この点を考察する際、初出本文から限定版(決定版)本文への手入れ跡が、他の短篇に較べて極めて少ない、ほぼ3分の1に過ぎないという点に注目したい。テニヲハや句読点一つに至るまで徹底的に拘る福永作品に於いては、新版が刊行される度に短篇にしても30箇所以上の手入れが施される。しかし、この「海からの聲」では、読み仮名の違いを入れてもその手入れ跡が11箇所。更に、新装版や文庫版には収録されていないので、手入れは初出から初刊限定版の際一度のみである。新装版などに収録されている短篇と較べた場合、全体としては10分の1の手入れの数である。
この手入れの少なさから、この短篇が初出段階から詩篇のような完成度の高さを示していることがわかる。つまり、発表以前にそれだけ入念な手入れが施されている。とすれば、この作品は「小説」ではなく、「散文詩」として書かれた作品ではないのか、福永はそう見なしていた、だからこそ「全小説」から省かれたのだろう。それは、1971年という時期に、雑誌に「旧かな」で発表されていることからも窺われる。

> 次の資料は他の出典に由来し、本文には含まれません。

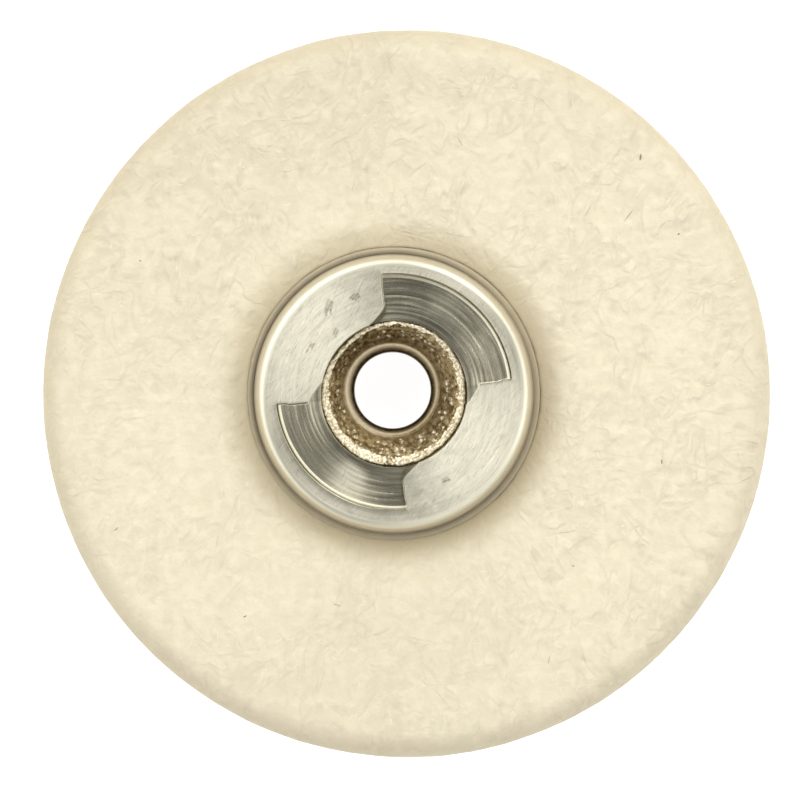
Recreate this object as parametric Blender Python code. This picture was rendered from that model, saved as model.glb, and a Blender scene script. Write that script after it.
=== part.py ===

*「海からの聲」を「全小説」に収録しなかった文学外の要因として、全小説刊行中にこの作品一篇だけで限定版として刊行しているので、その販売に影響を与えないように配慮したという可能性もなくはない。つまり、出版社に対する職業作家としての配慮によるもの。しかし、福永がそのような理由だけで自らの作品を「全小説」から外すとは思えない。必ずや文学的な理由があった筈である。